Mediocre US death metal - 65%

dismember_marcin, August 23rd, 2018

If I can be honest with you, I cannot say many positive things about this album. I don't want to say that it's worthless shit, I’m not gonna go that far. But the problem is that even though it’s a fairly listenable piece of old school brutal death metal, it’s so mediocre that it starts to bore me way too fast to really enjoy it. I actually bought this CD without knowing much about the band, but I was tempted by the fact that it's an old US death metal band that formed in 1995. And it had Coffin Text's guitarist Richard Gonzalez in the line-up. "The Blood Shall Flow" was released back in 1998 (I think I bought it around 2009). At that time, the death metal scene was in pretty bad condition. There weren’t that many killer death metal records released at that time and Infamy’s debut isn’t among them.

"The Blood Shall Flow" offers low tuned, brutal death metal in the very typical US vein (alike to such Deteriorot, Morpheus Descent, Suffocation, etc), with some small hints of grind (especially in the song "Putrid Infestation", where a lot of old Carcass vibes can be heard). Sadly, the music is pretty standard and hardly impressive, so don’t expect your guts to be ripped out. But also the production is not powerful enough to cause a blood massacre. Maybe if the sound was more vicious it would help, but I doubt that. The songwriting is just too mediocre. Infamy had some good ideas, some solid riffs… and both vocalists had decent deep growls that fit this sort of death metal pretty well.

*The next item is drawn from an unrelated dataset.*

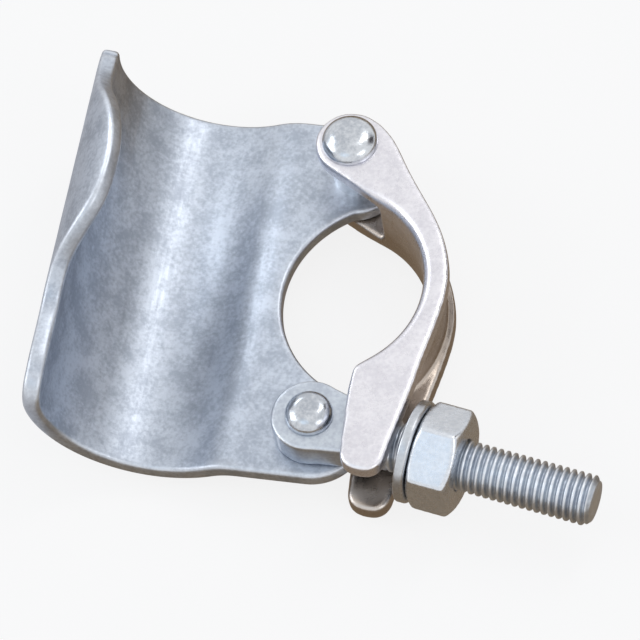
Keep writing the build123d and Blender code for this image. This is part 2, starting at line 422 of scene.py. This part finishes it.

Technically, it’s all fine, but damn, every song seems to sound the same as the previous one and there's just nothing about "The Blood Shall Flow" what would really stand out and make this album exceptional. Blasting brutal death metal filled with chunky riffs and sick grunts, but without a hint of something, that would make you scream "arrrgghhh, what a great effort, what killer shit that is!!!". They play the safe game with overused formulas and predictable schemes... and I 'm afraid it's also without emotion and bigger creativity.

I liked when the music slowed down a bit, like in "The Maggots Are in Me", which is definitely the best song on the album. Also, "Lacerations" has some great stuff, but there are more songs which pass me by with no harm done.

Standout tracks: "The Maggots Are in Me", "Bodily Disembowelment"
Verdict: 65/100

more infamous than talented? - 55%

crazpete, March 27th, 2004

I hate to say this, but I think the fact that a member of this band died has made them much larger in the underground than thier musical abilities would otherwise dictate. Thier is nothing bad about their brand of death metal, but I find it rather bland, predictable, and without much emotion. Guitar playing is standard palm-muted attacks mostly on frets 0-4 in a standard formula of brutality, as bass follows predictably along, and drums and vocals do thier job but add nothing to the aesthetic. When I saw them live a few times, the drummer did vocals with a headset mic and that was impressive, but by no means impressive enough. It's amazing how many bands dedicate albums to this group.

Maybe I'm missing something here and one day I'll listen to it again and realize I was looking at the whole musical situation in the wrong light, like that moment every metalhead has when they 'get' Darkthrone or Mayhem. For right now, however, I find this band severely overrated in the underground.